-- Start --

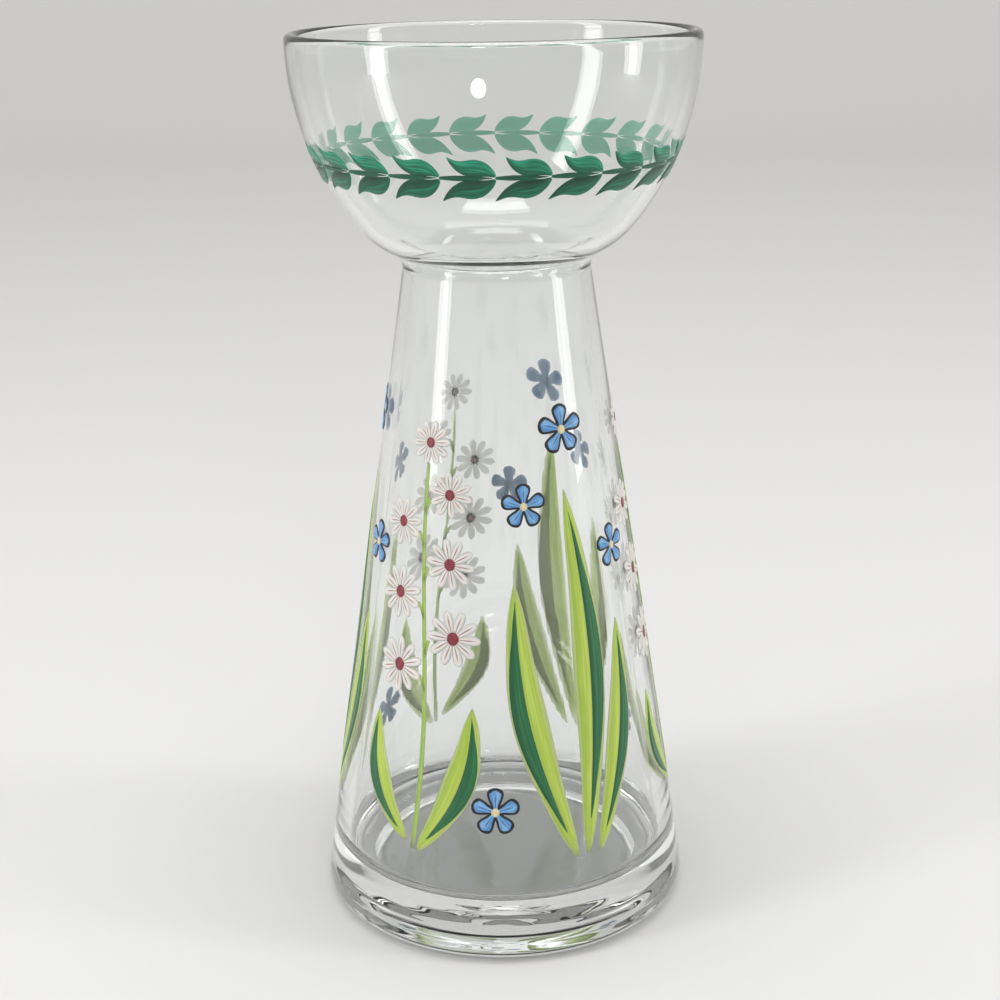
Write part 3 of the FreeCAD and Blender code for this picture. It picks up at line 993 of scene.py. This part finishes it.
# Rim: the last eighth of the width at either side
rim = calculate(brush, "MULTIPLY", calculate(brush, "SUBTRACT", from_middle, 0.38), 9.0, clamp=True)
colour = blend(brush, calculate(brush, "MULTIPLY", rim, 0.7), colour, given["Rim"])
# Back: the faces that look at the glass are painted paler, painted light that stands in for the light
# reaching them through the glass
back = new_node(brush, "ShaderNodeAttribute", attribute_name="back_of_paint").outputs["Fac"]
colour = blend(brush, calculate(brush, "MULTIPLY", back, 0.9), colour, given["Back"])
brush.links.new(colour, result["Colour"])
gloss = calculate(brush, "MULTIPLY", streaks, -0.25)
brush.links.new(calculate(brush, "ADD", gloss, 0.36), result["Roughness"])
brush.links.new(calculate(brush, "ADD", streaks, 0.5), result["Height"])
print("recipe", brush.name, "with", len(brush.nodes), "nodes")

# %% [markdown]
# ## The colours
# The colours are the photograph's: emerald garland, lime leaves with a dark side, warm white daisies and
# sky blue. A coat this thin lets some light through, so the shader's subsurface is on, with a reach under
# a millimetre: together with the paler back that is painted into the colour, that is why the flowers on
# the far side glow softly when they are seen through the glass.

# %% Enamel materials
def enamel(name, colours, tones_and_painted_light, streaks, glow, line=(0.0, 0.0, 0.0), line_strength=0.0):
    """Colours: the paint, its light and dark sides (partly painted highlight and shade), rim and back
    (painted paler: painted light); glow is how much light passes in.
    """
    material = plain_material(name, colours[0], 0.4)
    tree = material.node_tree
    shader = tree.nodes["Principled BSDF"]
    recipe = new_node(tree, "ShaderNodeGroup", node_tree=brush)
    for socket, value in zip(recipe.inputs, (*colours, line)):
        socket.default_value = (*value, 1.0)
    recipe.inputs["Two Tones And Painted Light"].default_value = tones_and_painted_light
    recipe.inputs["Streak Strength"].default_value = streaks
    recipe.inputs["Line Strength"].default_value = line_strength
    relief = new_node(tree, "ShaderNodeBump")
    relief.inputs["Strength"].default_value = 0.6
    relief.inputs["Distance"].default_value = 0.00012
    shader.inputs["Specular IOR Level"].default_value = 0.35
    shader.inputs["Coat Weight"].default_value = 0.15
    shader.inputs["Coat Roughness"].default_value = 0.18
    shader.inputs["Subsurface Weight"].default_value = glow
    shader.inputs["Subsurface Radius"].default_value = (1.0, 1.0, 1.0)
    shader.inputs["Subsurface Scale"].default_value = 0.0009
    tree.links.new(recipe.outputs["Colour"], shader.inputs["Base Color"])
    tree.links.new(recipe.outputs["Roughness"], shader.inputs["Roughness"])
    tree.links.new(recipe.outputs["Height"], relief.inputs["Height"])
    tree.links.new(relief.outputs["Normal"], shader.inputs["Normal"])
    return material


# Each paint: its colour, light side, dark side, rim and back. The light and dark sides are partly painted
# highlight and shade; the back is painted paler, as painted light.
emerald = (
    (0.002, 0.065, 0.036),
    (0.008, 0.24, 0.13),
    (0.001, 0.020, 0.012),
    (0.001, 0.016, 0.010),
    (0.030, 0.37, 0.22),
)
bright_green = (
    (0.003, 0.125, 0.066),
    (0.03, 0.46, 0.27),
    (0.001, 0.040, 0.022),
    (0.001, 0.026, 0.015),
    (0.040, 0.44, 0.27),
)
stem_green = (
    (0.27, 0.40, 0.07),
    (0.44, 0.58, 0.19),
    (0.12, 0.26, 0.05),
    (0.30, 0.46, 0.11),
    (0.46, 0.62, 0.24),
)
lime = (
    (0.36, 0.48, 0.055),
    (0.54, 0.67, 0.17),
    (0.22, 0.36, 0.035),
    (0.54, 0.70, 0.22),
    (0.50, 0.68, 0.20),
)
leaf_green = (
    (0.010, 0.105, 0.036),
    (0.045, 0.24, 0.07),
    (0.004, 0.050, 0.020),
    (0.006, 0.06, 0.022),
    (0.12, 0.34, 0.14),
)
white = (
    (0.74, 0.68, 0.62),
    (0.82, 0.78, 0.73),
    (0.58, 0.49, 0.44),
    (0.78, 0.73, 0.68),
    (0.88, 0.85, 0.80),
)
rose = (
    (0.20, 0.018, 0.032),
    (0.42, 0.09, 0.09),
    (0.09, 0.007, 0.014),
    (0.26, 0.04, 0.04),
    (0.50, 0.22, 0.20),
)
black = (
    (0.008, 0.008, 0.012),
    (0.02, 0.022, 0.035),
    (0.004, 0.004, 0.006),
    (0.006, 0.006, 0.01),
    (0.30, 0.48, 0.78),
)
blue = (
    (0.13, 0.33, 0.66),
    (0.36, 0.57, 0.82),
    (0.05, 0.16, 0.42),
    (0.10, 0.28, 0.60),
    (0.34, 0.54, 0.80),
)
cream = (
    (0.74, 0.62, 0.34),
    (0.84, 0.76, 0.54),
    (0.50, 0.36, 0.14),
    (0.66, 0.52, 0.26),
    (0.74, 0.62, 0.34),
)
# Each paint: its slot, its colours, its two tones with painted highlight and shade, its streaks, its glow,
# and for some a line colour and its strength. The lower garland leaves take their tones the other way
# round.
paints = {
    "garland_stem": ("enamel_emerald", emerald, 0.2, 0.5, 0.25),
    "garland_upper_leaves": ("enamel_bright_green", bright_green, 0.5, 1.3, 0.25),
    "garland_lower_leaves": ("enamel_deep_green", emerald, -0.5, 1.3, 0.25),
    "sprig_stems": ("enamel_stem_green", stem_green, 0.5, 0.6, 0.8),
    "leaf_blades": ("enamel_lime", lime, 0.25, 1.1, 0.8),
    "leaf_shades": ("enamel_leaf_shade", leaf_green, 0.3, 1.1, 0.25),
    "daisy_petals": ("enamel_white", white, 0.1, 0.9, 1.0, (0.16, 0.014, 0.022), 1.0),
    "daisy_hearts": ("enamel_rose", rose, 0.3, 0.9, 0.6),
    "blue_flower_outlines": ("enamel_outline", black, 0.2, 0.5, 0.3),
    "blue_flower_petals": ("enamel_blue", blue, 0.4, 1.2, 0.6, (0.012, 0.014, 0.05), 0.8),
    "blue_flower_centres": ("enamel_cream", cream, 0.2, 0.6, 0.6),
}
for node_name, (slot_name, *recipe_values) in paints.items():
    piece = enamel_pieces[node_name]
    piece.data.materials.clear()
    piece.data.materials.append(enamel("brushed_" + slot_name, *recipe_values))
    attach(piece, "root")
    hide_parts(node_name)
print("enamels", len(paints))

-- End --

▶ [What is required]:
Find the word "this" and list each line it appears in.

▶ [Finished exercise]:
Write part 3 of the FreeCAD and Blender code for this picture. It picks up at line 993 of scene.py. This part finishes it.
# sky blue. A coat this thin lets some light through, so the shader's subsurface is on, with a reach under